Custom evaluation dataset: Since the original 3DGen-Prim was not publicly released, the authors had to replicate it, causing some uncertainty regarding direct comparability with the original work.

vs. Marching Primitives (MPS): MPS directly optimizes superquadric assemblies from SDF grids to achieve high fidelity, but requires a large number of primitives, suffers from high overlap, and relies on non-differentiable heuristics like periodic axis flipping. Ours employs the more expressive SuperFrustum combined with residual iteration, yielding a 6–9 point higher IoU while halving the primitive count and dropping overlap by 3×.
vs. Primitive Anything (PA): PA utilizes supervised learning to predict cuboid/cylinder/ellipsoid assemblies, which is accurate within the training domain but generalizes poorly to novel or complex shapes. Ours uses unsupervised per-shape optimization, making it distribution-agnostic and more robust on diverse geometries.
vs. Shape Analysis-Driven Methods (ACD/CoACD, etc.): These methods commit to a fixed early segmentation, leaving them vulnerable to error propagation, and their convexity constraints tend to over-segment non-convex structures.

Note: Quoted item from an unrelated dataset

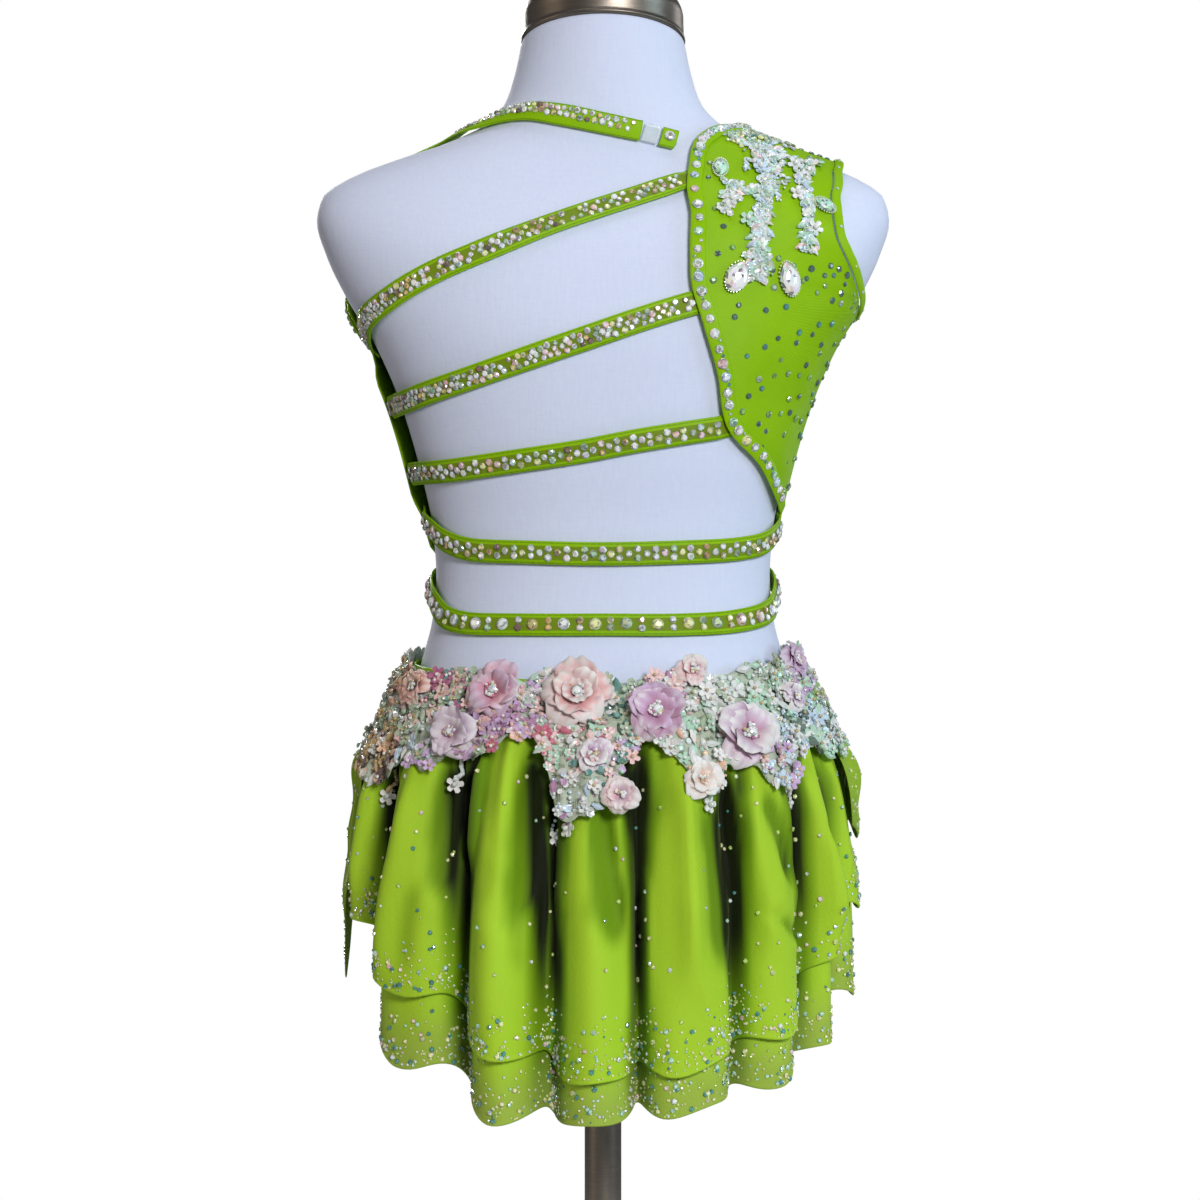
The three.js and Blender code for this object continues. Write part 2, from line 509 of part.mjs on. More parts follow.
// ---------------------------------------------------------------- trims
/** A flower of one piece: petals round a low centre, cupped towards the front. */
function flowerSolid(size) {
  const PER_PETAL = 3;
  const [rings, thick] = [2, 1.6];
  const count = PETALS * PER_PETAL;
  const at = (ring, j, top) => {
    const angle = (2 * Math.PI * j) / count;
    const lobe = 0.7 + 0.3 * Math.abs(Math.sin((PETALS * angle) / 2));
    const share = ring / rings;
    const radius = (size / 2) * share * (share === 1 ? lobe : 0.8);
    const cup = size * (0.06 + 0.2 * share ** 1.5 * lobe);
    return [radius * Math.cos(angle), radius * Math.sin(angle), top ? cup + thick : Math.max(0, cup - 1)];
  };
  const points = [[0, 0, size * 0.06 + thick], [0, 0, 0]];
  for (const top of [true, false])
    for (let r = 1; r <= rings; r += 1) for (let j = 0; j < count; j += 1) points.push(at(r, j, top));
  const id = (top, r, j) => 2 + (top ? 0 : rings * count) + (r - 1) * count + (j % count);
  const faces = [];
  for (let j = 0; j < count; j += 1) {
    faces.push(0, id(true, 1, j), id(true, 1, j + 1), 1, id(false, 1, j + 1), id(false, 1, j));
    const [a, b, c, d] = [id(true, 1, j), id(true, 1, j + 1), id(true, 2, j + 1), id(true, 2, j)];
    faces.push(a, c, b, a, d, c);
    const [e, f, g, h] = [id(false, 1, j), id(false, 1, j + 1), id(false, 2, j + 1), id(false, 2, j)];
    faces.push(e, f, g, e, g, h);
    faces.push(d, h, g, d, g, c);
  }
  const geometry = new THREE.BufferGeometry();
  geometry.setAttribute("position", new THREE.Float32BufferAttribute(points.flat(), 3));
  return geometry.setIndex(faces);
}

/** A faceted stone with a pointed outline: a girdle, a crown and a flat table. */
function stoneSolid(long, wide, high) {
  const count = 10;
  const outline = new THREE.Shape();
  for (let j = 0; j < count; j += 1) {
    const angle = (2 * Math.PI * j) / count;
    const taper = Math.abs(Math.sin(angle)) ** 1.25 * Math.sign(Math.sin(angle));
    outline[j ? "lineTo" : "moveTo"]((long / 2) * Math.cos(angle) * 0.72, (wide / 2) * taper * 0.72);
  }
  const bevel = { bevelEnabled: true, bevelSegments: 1, bevelThickness: high / 2, bevelSize: wide * 0.16 };
  return new THREE.ExtrudeGeometry(outline, { ...bevel, depth: 0.8, steps: 1, curveSegments: 1 });
}

/** Sets a mesh on a surface: its own Z points outward and its own X up the surface, leaned by an angle. */
function setOn(mesh, surface, { turn, z, lean = 0 }, lift) {
  const out = normalOf(surface, turn, z, 1);
  const round = surface(turn + 0.5, z).sub(surface(turn - 0.5, z)).normalize();
  const up = out.clone().cross(round);
  mesh.setRotationFromMatrix(new THREE.Matrix4().makeBasis(round, up, out));
  mesh.rotateZ(radians(90 + lean));
  mesh.position.copy(surface(turn, z).addScaledVector(out, lift));
  return mesh;
}

// ---------------------------------------------------------------- materials
const finish = (color, roughness, metalness = 0) =>
  new THREE.MeshStandardMaterial({ color, roughness, metalness });
const MATERIALS = {
  stretch: finish(0x86c40a, 0.45),
  chiffon: finish(0x8fc020, 0.7),
  lace: finish(0xd8e2e0, 0.5),
  petal: finish(0xe7a8bd, 0.6),
  crystal: finish(0xe8ecf2, 0.08, 0.3),
  clasp: finish(0xdfe8ee, 0.2),
  linen: finish(0xd3daf0, 0.85),
  steel: finish(0x8f8c88, 0.3, 0.9),
};

// ---------------------------------------------------------------- assembly
const costume = new THREE.Group();
function add(name, geometry, material) {
  const mesh = new THREE.Mesh(geometry, MATERIALS[material]);
  mesh.name = name;
  costume.add(mesh);
  return mesh;
}

function addStand() {
  const { radius, thick, bevel, bossRadius, bossHeight, sides } = BASE;
  const profile = [
    [0, 0], [radius, 0], [radius, thick - bevel], [radius - bevel, thick], [bossRadius + 1, thick],
    [bossRadius, thick + 1], [bossRadius, bossHeight], [0, bossHeight],
  ].map(([r, z]) => new THREE.Vector2(r, z));
  add("stand_base", new THREE.LatheGeometry(profile, sides), "steel").rotateX(Math.PI / 2);
  const length = FORM_BOTTOM - bossHeight - 2 * SEAM;
  const pole = add("stand_pole", new THREE.CylinderGeometry(POLE_RADIUS, POLE_RADIUS, length, 20), "steel");
  pole.rotateX(Math.PI / 2);
  pole.position.z = bossHeight + SEAM + length / 2;
}

function addForm() {
  const SIDES = 32;
  const heights = [
    FORM_BOTTOM, 312, 362, 400, 424, 441, 456, 470, 485, 505, 530, 560, 590, 617, 641, 659, 673, 685, 694,
    702, 709, 715, 721, 728, 738, 754, NECK_TOP,
  ];
  add("dress_form", solidOfRings(heights, SIDES, onForm), "linen");
  const cap = columns(CAP_RINGS, RING_COLUMNS);
  const rings = CAP_RINGS.map((row) => row.z);
  add("neck_cap", solidOfRings(rings, 28, (turn, z) => ringPoint(cap, turn, z)), "steel");
}

function addBodice() {
  const looseLeft = (turn, z) =>
    AIR + EDGE_STANDS_OFF * smooth((turn - 252) / 20) * smooth((z - 492) / 24) * smooth((598 - z) / 16);
  add("front_bodice", panel(FRONT_SECTIONS, 24, 20, looseLeft), "stretch");
  add("back_shoulder_panel", panel(BACK_SECTIONS, 16, 6), "stretch");
  const band = { width: 9, lift: ON_CLOTH, thick: TRIM, steps: 34 };
  add("back_edge_binding", ribbon(BACK_EDGE, { ...band, shift: -2.2 }), "stretch");
  add("neckline_binding", ribbon(NECKLINE, { ...band, width: 7, shift: -3.9, steps: 28 }), "stretch");
  const loop = { width: 5.5, lift: ON_CLOTH, thick: TRIM, steps: 34, shift: -3.2, closed: true };
  add("armhole_binding", ribbon(ARMHOLE, loop), "stretch");
}

function addStraps() {
  const leftEndRises = (t) => AIR + EDGE_STANDS_OFF * smooth((0.12 - t) / 0.12);
  for (const [name, path] of Object.entries(STRAPS)) {
    const atWaist = path[0].turn < -90;
    const shape = { width: STRAP_WIDTH, thick: STRETCH, steps: atWaist ? 30 : 20 };
    add(name, ribbon(path, { ...shape, lift: atWaist ? AIR : leftEndRises }), "stretch");
  }
  const narrow = { width: 13, lift: AIR, thick: STRETCH };
  add("neck_band", ribbon(NECK_BAND, { ...narrow, steps: 24 }), "stretch");
  add("neck_clasp", ribbon(NECK_CLASP, { ...narrow, width: 12, steps: 2, thick: 1.2 }), "clasp");
  add("neck_tab", ribbon(NECK_TAB, { ...narrow, width: 13, steps: 2 }), "stretch");
}

function addSkirt() {
  const yokeSide = (lift) => (i, j) => {
    const turn = 10 * j;
    return lifted(onForm, turn, THREE.MathUtils.lerp(YOKE_LOW, waistline(turn), i / 2), lift);
  };
  add("hip_yoke", wall(2, 36, yokeSide(AIR + STRETCH), yokeSide(AIR), true), "stretch");
  const back = foldTurns("back");
  const front = foldTurns("front");
  const upperHem = (turn) => hemHeight(turn, "upper");
  const lowerHem = (turn) => hemHeight(turn, "lower");
  const lowerTop = () => LOWER_TIER_TOP;
  const { upperBack, upperFront, lowerBack, lowerFront } = TIER_ROWS;
  add("upper_tier_back", hung(onSkirt, back, tierHeights(upperBack, upperTop, upperHem)), "chiffon");
  add("upper_tier_front", hung(onSkirt, front, tierHeights(upperFront, upperTop, upperHem)), "chiffon");
  add("lower_tier_back", hung(onLowerTier, back, tierHeights(lowerBack, lowerTop, lowerHem)), "chiffon");
  add("lower_tier_front", hung(onLowerTier, front, tierHeights(lowerFront, lowerTop, lowerHem)), "chiffon");
  const leftLows = [
    { share: 0, z: 268 }, { share: 0.3, z: 262 }, { share: 0.52, z: 222 }, { share: 0.68, z: 256 },
    { share: 1, z: 290 },
  ];
  const leftDrape = { from: -116, to: -76, high: 398, lows: leftLows, over: 5.5, lobes: LEFT_LOBES };
  add("left_hip_drape", hipDrape(leftDrape), "chiffon");
  const rightLows = [{ share: 0, z: 316 }, { share: 0.5, z: 306 }, { share: 1, z: 330 }];
  const rightDrape = { from: 74, to: 112, high: 400, lows: rightLows, over: 9, lobes: RIGHT_LOBES };
  add("right_hip_drape", hipDrape(rightDrape), "chiffon");
}

function addTrims() {
  const narrows = (width) => (t) => width * (1 - 0.45 * t);
  for (const [name, { width, path }] of Object.entries(SPRAYS))
    add(name, ribbon(path, { width: narrows(width), lift: ON_CLOTH, thick: 2, steps: 10 }), "lace");
  for (const [name, stone] of Object.entries(SET_STONES))
    setOn(add(name, stoneSolid(stone.long, stone.wide, 3.4), "crystal"), onForm, stone, ON_CLOTH + 2.2);

  const edge = columns(LACE_EDGES, ["high", "low"], "turn");
  for (const where of ["back", "front"]) {
    const heights = (turn) => {
      const [low, high, top] = [edge.low(turn), edge.high(turn), upperTop(turn) + 1];
      return [low, THREE.MathUtils.lerp(low, top, 0.55), top, high];
    };
    add(`hip_lace_${where}`, hung(onLace, foldTurns(where), heights, { outer: TRIM, inner: 0 }), "lace");
  }
  FLOWERS.forEach((flower, i) => {
    const mesh = add(`flower_${i + 1}`, flowerSolid(flower.size), "petal");
    const stand = skirt.fold(flower.z) * 12 + TRIM + SEAM + 1.4;
    setOn(mesh, skirtRing, flower, stand);
  });
}

addStand();
addForm();
addBodice();
addStraps();
addSkirt();
addTrims();

export default costume;
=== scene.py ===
"""The looks of a lyrical dance costume in a child's size, worn by a limbless dress form on a countertop stand.

Sizes are millimetres until a mesh is made, and angles are degrees. +Z is up, -Y is the back of the costume and
+X the wearer's right. Cloth is laid out by turn and height: turn 0 is the centre back, 90 the wearer's right
side, 180 the centre front and -90 (or 270) the left side.
"""

import logging
import math
from collections.abc import Callable, Sequence
from dataclasses import dataclass, field
from enum import Enum

import bpy
import numpy as np
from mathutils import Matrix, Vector


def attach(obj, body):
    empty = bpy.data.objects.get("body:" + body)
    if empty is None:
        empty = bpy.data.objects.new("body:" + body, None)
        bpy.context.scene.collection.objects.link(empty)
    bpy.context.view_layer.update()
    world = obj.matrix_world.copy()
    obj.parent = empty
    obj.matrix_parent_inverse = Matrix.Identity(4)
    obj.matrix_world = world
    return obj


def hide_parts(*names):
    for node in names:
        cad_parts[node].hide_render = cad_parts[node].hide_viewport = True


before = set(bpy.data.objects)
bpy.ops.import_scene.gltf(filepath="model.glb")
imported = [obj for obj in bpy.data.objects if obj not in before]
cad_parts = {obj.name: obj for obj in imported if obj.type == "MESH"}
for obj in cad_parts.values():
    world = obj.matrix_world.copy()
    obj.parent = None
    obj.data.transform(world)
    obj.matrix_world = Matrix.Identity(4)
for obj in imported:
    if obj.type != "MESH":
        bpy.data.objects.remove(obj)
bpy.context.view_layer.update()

LOG = logging.getLogger("costume")
BODY = "root"
MM = 0.001

Material = bpy.types.Material
Piece = bpy.types.Object
Array = np.ndarray
Height = Callable[[Array], Array]  # a height for each turn
Surface = Callable[[Array, Array], Array]  # a point for each turn and height
Colour = tuple[float, float, float]
Place = tuple[float, float]

AIR = 2.8  # between the form and the cloth on it
STRETCH = 1.5  # wall of the bodice and the straps
TRIM = 1.3  # wall of bindings and lace
SEAM = 0.4
SUNK = 0.1  # how far a stone is pressed into what it is glued on
ON_CLOTH = AIR + STRETCH + SEAM
CHIFFON = 1.2
TIER_INSET = 4.6
FORM_ROUND = 72.0  # once round the form on the cut cloth, in centimetres
YOKE_LOW = 356.0
LOWER_TIER_TOP = 366.0
HANG_BELOW_WAIST = 13.0
RIGHT_SEAM, LEFT_SEAM = 86.0, 281.0  # where the skirt's back and front are joined
SIDE_GAP = 0.12  # from a side seam to the cloth beside it, in degrees


# ---------------------------------------------------------------- small helpers
def smooth(x: Array | float) -> Array:
    """An ease from 0 to 1 while x does the same."""
    t = np.clip(x, 0.0, 1.0)
    return t * t * (3 - 2 * t)


def lerp(a: Array | float, b: Array | float, t: Array | float) -> Array:
    """The value a share t of the way from a to b."""
    return a + (b - a) * t


def paint(red: int, green: int, blue: int) -> Colour:
    """A display colour from 0 to 255, made linear for a shader."""
    return tuple(((c / 255 + 0.055) / 1.055) ** 2.4 if c > 10 else c / 255 / 12.92 for c in (red, green, blue))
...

Ours enables interactive bi-directional loops between analysis and optimization, adapting the partition directly to the primitive family's representational capability.

Rating¶

Novelty: ⭐⭐⭐⭐⭐ A novel primitive, residual iteration paradigm, and cross-disciplinary inspiration; the scheme is complete and systematic.
Experimental Thoroughness: ⭐⭐⭐⭐ Evaluated across two datasets, metrics for both reconstruction and program quality, and comprehensive dual-ablating of both the primitive family and pipeline; custom dataset replication and speed remain minor drawbacks.
Writing Quality: ⭐⭐⭐⭐⭐ Strong logical loop from motivation to challenges, methods, and ablations; text-to-figure mappings are clear.
Value: ⭐⭐⭐⭐⭐ High-fidelity and editable analytical assembly that directly connects dense 3D data with controllable design, paving the way for downstream applications like editable assets, CSG, and semantic parts.